The key figures behind AIJAC are Zionist leaders Mark and Isi Leibler. Isi was a prominent associate of the CCF's Australian wing, the Australian Association for Cultural Freedom (AACF), while The Review's first editor was Sam Lipski, who was for decades on the editorial board of Quadrant, the magazine of the CIA-funded AACF.

According to The Review, its co-founder and "organizational genius" was Robert Zablud, whose vision of Judaism was inspired by "his mentor Zeev Jabotinsky," whom the magazine called "a much-misunderstood centre-right Zionist ideologue." Jabotinsky was not misunderstood—he was a fascist, referred to as "Vladimir Hitler" by Israeli founding father David Ben Gurion. After Jabotinsky's death, his Revisionist movement was run by his private secretary, Benzion Netanyahu, whose main ally in the U.S. Congress was Sen. Clare Booth Luce, the wife of the fascist Henry Luce, owner of Time magazine; both he and his wife were pillars of the CCF. AIJAC/The Review sponsored a visit of Benzion's ultra-right-wing son, Benjamin Netanyahu, to Australia.

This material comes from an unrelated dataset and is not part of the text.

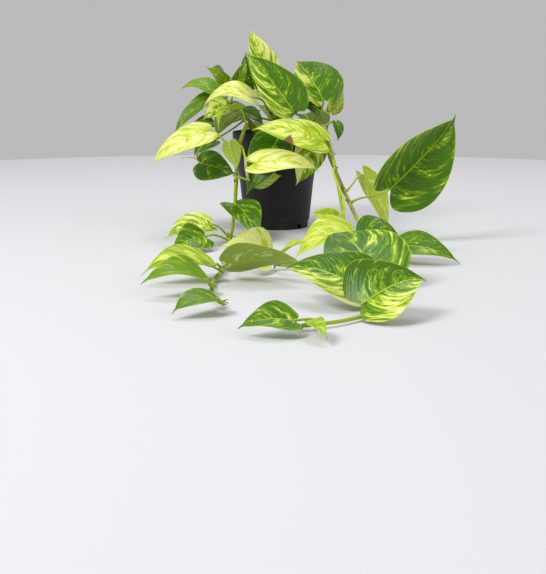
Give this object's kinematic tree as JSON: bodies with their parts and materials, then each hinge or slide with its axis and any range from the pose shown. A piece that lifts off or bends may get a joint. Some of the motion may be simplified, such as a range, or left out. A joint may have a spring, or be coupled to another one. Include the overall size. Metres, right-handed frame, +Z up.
{
  "type": "potted golden pothos plant",
  "caption": "Leafy variegated pothos in a tapered black nursery pot, with its crown above the rim and long stems trailing along the surface in front.",
  "frame": {"origin": "centre of the pot's underside, on the surface that the pot stands on", "axes": "+Z up out of the pot; -Y is the front, the way the long stems trail; +X is the right, seen from the front"},
  "size_m": [0.3864, 0.8215, 0.2679],
  "materials": {
    "pot_plastic": "satin black moulded plastic",
    "potting_soil": "damp dark brown crumb",
    "stem_green": "smooth bright green stem",
    "stem_woody": "tan woody stem with brown rings",
    "leaf_dark": "glossy deep green leaf with a few yellow flecks",
    "leaf_mottled": "glossy leaf mottled green and yellow",
    "leaf_pale": "cream and light green variegated leaf",
    "leaf_young": "light yellow-green young leaf or leaf underside"
  },
  "bodies": {
    "root": {"pot": "pot_plastic", "soil": "potting_soil", "vine_left": "stem_green", "vine_middle": "stem_green", "vine_right": "stem_woody", "stem_left": "stem_green", "stem_top": "stem_green", "stem_right": "stem_green", "crest_leaf": "leaf_pale", "crown_front_leaf": "leaf_dark", "right_shoulder_leaf": "leaf_dark", "right_behind_leaf": "leaf_pale", "long_pale_leaf": "leaf_mottled", "front_cream_leaf": "leaf_pale", "front_dark_leaf": "leaf_dark", "front_low_leaf": "leaf_young", "right_low_leaf": "leaf_mottled", "left_cream_leaf": "leaf_pale", "left_arch_leaf": "leaf_young", "left_upper_leaf": "leaf_pale", "left_dark_leaf": "leaf_dark", "left_low_leaf": "leaf_dark", "left_far_leaf": "leaf_young", "left_crest_leaf": "leaf_dark", "left_slim_leaf": "leaf_young", "top_slim_leaf": "leaf_mottled", "inner_teal_leaf": "leaf_dark", "inner_dark_leaf": "leaf_dark", "inner_right_leaf": "leaf_dark", "left_teal_leaf": "leaf_dark", "left_mottled_leaf": "leaf_mottled", "round_pale_leaf": "leaf_young", "right_edge_leaf": "leaf_dark", "left_shadow_leaf": "leaf_dark", "back_left_leaf": "leaf_dark", "back_middle_leaf": "leaf_mottled", "back_right_leaf": "leaf_dark", "back_low_leaf": "leaf_mottled", "back_low_right_leaf": "leaf_pale", "back_high_leaf": "leaf_young", "trail_hanging_leaf": "leaf_dark", "trail_striped_leaf": "leaf_mottled", "trail_twin_leaf": "leaf_dark", "trail_olive_leaf": "leaf_young", "trail_long_leaf": "leaf_pale", "trail_outer_leaf": "leaf_pale", "trail_end_leaf": "leaf_dark", "middle_yellow_leaf": "leaf_pale", "middle_furled_leaf": "leaf_young", "upright_leaf": "leaf_dark", "hanging_pale_leaf": "leaf_young", "low_right_leaf": "leaf_dark", "table_dark_leaf": "leaf_dark", "table_pale_leaf": "leaf_pale", "curled_young_leaf": "leaf_young", "heart_leaf": "leaf_dark", "broad_mottled_leaf": "leaf_mottled", "broad_end_leaf": "leaf_mottled", "small_end_leaf": "leaf_dark", "furled_end_leaf": "leaf_young"}
  },
  "joints": []
}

The ADC came out of the same CCF nest. Its Advisory Board chairman is Privy councillor and former Governor-General Sir Zelman Cowen. Cowen has presided over the ADC's calls to ban the CEC from politics, and was the president of the AACF from 1968-77, even after the CCF was exposed as a CIA front. The founding president of the AACF in the 1950s, Privy Councillor John Latham, was a mentor of Cowen, and had been a key figure in backing the synarchist-funded fascist militia in Australia in the 1930s, which had planned to seize power in order to stop the Labor Party from establishing a national bank, or even directing credit to create jobs in the Depression.